STATED PROBLEM
Scan the data for "piece" and copy the lines it appears in.

INPUT RECORDS
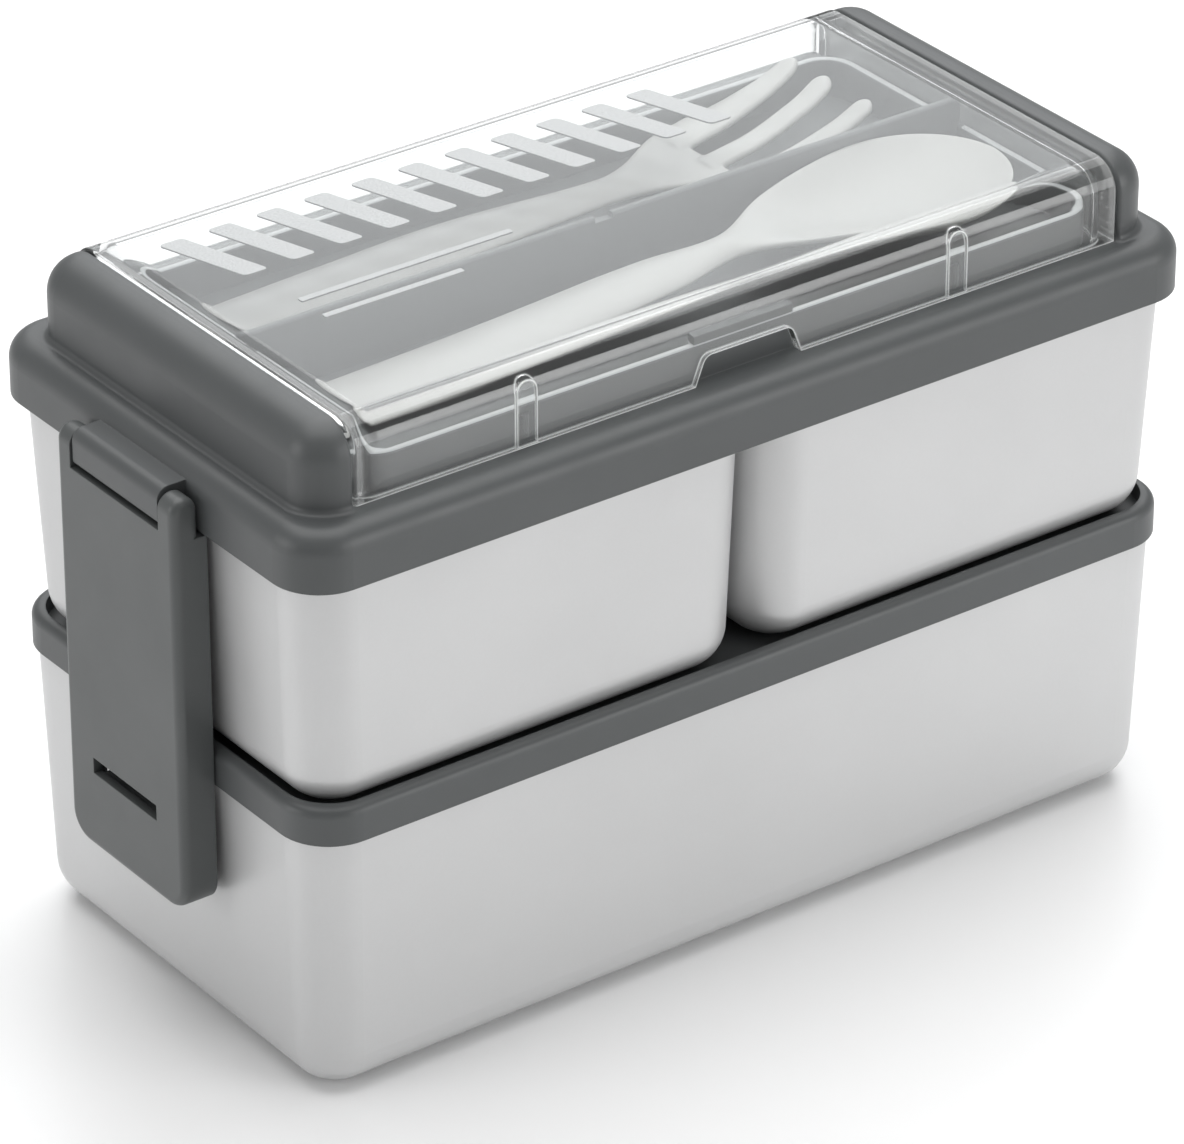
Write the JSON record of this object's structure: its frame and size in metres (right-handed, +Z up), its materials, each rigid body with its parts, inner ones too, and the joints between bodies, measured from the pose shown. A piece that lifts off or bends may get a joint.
...
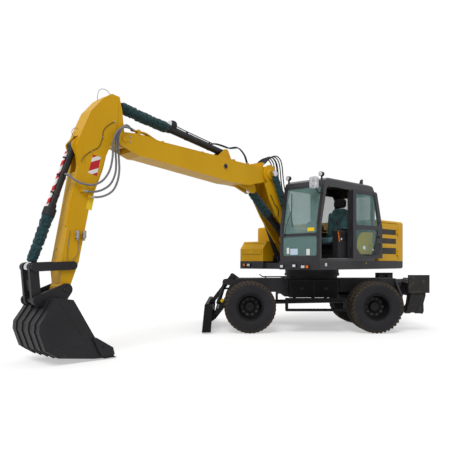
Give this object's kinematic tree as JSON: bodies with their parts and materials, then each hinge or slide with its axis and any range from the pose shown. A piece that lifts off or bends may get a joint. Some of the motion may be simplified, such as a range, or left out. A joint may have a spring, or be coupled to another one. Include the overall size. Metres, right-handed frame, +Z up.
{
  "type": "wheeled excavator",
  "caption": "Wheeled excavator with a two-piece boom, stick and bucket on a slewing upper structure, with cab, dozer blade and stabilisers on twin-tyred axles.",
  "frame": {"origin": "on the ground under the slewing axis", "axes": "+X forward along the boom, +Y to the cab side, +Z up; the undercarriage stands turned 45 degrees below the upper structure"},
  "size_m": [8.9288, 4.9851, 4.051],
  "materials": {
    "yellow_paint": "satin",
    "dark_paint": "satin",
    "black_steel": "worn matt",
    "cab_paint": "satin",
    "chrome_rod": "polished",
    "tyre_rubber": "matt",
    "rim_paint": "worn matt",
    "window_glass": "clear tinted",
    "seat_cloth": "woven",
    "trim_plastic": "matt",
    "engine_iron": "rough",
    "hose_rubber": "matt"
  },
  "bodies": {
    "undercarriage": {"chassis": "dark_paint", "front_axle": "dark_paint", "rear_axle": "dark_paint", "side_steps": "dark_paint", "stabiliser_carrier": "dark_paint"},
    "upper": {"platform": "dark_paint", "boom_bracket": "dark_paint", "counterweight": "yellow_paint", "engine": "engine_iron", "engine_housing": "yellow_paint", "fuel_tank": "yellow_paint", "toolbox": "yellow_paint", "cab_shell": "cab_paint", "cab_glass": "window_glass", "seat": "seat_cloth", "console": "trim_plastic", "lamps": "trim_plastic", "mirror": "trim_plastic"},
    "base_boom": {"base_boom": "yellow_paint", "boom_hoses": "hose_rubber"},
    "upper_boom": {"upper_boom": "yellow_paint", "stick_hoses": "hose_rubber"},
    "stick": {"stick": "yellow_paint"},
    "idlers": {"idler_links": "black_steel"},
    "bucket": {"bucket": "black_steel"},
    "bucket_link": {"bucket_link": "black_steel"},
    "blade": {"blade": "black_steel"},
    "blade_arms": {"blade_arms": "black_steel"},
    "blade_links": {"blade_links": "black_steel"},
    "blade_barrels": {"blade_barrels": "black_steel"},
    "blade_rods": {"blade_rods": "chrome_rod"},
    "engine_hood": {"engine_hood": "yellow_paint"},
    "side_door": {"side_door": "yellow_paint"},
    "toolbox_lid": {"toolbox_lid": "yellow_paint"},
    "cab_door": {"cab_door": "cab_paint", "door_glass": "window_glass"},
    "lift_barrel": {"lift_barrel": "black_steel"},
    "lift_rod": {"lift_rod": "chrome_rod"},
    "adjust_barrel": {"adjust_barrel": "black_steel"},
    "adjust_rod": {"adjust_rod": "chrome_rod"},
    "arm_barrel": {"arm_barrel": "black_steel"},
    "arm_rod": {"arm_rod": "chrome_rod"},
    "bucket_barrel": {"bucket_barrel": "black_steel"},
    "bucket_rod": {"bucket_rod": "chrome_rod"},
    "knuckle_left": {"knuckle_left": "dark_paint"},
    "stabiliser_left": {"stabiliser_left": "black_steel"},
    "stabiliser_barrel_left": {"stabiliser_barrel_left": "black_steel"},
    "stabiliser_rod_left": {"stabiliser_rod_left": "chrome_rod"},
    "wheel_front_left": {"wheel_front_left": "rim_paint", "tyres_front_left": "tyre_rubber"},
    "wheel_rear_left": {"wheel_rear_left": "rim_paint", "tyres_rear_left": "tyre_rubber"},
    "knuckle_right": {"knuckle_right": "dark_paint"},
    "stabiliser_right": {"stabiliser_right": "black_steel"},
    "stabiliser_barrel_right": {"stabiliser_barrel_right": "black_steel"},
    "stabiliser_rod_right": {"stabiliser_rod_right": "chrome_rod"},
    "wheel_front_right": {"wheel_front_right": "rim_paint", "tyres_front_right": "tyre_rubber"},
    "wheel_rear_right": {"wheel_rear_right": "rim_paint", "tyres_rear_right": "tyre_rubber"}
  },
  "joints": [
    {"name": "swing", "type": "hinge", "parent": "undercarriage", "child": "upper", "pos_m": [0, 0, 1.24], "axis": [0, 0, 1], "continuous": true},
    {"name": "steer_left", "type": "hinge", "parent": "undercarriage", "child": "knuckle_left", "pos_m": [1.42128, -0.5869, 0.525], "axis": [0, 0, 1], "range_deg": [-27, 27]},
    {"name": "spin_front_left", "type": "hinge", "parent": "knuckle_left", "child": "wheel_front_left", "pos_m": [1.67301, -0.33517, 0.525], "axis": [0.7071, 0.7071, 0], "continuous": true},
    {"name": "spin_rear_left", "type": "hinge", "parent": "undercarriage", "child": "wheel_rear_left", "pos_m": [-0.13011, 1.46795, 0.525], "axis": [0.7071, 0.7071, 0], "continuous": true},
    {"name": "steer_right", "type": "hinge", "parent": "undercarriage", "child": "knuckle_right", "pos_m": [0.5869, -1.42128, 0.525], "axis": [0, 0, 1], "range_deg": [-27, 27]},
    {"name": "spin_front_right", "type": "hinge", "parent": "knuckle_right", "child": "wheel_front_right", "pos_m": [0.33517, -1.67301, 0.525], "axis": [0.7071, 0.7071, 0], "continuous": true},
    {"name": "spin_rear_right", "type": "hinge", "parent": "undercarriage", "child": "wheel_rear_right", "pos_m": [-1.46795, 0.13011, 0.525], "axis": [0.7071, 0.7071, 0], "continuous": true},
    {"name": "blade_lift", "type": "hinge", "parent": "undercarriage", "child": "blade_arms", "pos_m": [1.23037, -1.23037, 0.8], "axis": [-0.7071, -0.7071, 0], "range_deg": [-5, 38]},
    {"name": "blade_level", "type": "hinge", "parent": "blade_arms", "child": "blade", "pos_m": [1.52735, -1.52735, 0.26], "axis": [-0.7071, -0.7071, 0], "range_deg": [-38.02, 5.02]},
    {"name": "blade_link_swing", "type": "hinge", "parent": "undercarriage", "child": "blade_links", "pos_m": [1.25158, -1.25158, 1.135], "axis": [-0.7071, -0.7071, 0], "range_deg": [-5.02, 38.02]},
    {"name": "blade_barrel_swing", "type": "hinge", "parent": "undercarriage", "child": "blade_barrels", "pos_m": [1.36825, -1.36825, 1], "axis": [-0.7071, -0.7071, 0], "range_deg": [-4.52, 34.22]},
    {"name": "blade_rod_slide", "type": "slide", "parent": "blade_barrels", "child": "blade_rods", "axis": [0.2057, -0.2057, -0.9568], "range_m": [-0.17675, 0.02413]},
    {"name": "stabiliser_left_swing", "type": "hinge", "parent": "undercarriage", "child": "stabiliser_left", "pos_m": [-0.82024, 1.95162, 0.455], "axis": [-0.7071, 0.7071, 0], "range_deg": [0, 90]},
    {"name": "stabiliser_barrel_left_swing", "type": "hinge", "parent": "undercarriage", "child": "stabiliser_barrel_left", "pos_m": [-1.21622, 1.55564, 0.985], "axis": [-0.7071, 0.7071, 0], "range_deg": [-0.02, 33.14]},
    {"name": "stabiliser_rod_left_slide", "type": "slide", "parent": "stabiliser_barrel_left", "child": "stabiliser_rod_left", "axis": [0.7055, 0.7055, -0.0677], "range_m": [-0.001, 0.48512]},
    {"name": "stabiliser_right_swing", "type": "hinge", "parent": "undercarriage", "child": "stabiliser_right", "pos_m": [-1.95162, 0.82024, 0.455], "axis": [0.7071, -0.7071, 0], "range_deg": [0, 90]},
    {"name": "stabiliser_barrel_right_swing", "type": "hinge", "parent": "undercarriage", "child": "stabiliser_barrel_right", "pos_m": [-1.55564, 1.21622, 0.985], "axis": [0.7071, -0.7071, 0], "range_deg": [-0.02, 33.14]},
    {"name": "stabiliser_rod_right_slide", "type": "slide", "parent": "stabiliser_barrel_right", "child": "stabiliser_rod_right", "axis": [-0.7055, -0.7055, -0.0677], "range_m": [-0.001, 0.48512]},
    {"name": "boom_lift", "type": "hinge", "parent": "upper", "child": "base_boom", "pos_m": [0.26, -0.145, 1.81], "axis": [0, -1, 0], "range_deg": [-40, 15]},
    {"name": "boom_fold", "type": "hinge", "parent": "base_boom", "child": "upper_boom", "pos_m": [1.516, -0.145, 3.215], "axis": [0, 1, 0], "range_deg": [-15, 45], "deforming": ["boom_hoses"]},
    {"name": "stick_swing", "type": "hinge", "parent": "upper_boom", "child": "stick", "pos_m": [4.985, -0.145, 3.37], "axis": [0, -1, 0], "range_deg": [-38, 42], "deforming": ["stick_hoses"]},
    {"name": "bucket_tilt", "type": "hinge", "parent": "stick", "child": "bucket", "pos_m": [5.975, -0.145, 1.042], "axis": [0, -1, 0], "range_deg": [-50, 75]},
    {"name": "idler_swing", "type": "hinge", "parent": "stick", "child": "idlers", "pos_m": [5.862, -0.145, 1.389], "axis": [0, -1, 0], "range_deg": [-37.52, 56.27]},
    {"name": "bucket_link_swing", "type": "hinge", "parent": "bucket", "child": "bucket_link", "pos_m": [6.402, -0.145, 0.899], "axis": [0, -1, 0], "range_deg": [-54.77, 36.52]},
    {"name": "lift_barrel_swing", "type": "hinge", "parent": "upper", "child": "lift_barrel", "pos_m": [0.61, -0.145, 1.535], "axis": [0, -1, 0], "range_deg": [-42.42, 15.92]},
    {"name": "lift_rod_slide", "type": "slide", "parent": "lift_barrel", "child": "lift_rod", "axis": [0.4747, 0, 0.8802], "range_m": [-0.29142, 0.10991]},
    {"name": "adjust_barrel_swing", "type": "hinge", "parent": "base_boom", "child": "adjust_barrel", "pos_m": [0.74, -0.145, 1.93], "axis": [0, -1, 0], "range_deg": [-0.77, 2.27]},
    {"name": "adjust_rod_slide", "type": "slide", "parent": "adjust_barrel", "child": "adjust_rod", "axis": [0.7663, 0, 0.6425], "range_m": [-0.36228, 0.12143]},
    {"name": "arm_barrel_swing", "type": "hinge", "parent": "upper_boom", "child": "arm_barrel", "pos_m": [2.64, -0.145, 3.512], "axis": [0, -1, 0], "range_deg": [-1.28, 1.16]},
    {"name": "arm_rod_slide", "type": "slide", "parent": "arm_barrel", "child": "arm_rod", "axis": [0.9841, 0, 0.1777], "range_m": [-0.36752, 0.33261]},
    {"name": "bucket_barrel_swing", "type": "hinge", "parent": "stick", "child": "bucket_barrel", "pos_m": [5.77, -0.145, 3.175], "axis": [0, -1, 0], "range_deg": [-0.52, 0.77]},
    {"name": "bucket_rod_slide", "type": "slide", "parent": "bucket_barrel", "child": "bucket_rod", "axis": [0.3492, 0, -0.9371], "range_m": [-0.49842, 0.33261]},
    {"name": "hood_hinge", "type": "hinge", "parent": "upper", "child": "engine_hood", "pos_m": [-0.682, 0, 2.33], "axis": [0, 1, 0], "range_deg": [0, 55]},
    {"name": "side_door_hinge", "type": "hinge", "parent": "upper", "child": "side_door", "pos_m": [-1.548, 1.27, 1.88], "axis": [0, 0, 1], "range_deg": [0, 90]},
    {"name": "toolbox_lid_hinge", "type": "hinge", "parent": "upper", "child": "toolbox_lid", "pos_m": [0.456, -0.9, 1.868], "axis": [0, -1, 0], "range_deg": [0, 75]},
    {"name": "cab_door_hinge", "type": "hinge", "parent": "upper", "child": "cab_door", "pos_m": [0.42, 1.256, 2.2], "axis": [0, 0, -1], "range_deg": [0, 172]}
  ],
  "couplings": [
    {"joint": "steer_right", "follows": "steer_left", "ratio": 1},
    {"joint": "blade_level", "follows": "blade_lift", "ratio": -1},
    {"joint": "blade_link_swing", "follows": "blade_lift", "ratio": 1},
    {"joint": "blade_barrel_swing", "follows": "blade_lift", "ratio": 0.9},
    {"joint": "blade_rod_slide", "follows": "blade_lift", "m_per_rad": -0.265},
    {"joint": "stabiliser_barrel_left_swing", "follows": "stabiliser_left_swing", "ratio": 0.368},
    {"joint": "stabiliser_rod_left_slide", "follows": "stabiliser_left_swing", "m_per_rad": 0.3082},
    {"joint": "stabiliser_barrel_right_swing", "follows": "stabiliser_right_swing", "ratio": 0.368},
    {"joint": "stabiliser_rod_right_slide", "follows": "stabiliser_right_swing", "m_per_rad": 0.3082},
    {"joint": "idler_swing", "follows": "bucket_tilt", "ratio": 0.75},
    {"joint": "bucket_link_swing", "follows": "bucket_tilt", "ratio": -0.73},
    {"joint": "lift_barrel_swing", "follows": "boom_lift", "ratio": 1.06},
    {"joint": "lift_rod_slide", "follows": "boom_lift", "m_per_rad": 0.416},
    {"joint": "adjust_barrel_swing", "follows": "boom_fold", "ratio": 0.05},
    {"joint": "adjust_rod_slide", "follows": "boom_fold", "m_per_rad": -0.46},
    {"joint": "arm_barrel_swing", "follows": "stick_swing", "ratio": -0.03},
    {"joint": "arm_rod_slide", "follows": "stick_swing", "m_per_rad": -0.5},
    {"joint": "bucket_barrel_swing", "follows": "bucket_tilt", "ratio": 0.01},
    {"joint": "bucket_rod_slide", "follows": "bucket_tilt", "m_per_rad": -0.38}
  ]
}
---
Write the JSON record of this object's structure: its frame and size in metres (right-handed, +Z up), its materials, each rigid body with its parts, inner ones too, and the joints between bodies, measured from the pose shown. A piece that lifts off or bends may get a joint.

EXERCISE RESULT
Write the JSON record of this object's structure: its frame and size in metres (right-handed, +Z up), its materials, each rigid body with its parts, inner ones too, and the joints between bodies, measured from the pose shown. A piece that lifts off or bends may get a joint.
Give this object's kinematic tree as JSON: bodies with their parts and materials, then each hinge or slide with its axis and any range from the pose shown. A piece that lifts off or bends may get a joint. Some of the motion may be simplified, such as a range, or left out. A joint may have a spring, or be coupled to another one. Include the overall size. Metres, right-handed frame, +Z up.
  "caption": "Wheeled excavator with a two-piece boom, stick and bucket on a slewing upper structure, with cab, dozer blade and stabilisers on twin-tyred axles.",
Write the JSON record of this object's structure: its frame and size in metres (right-handed, +Z up), its materials, each rigid body with its parts, inner ones too, and the joints between bodies, measured from the pose shown. A piece that lifts off or bends may get a joint.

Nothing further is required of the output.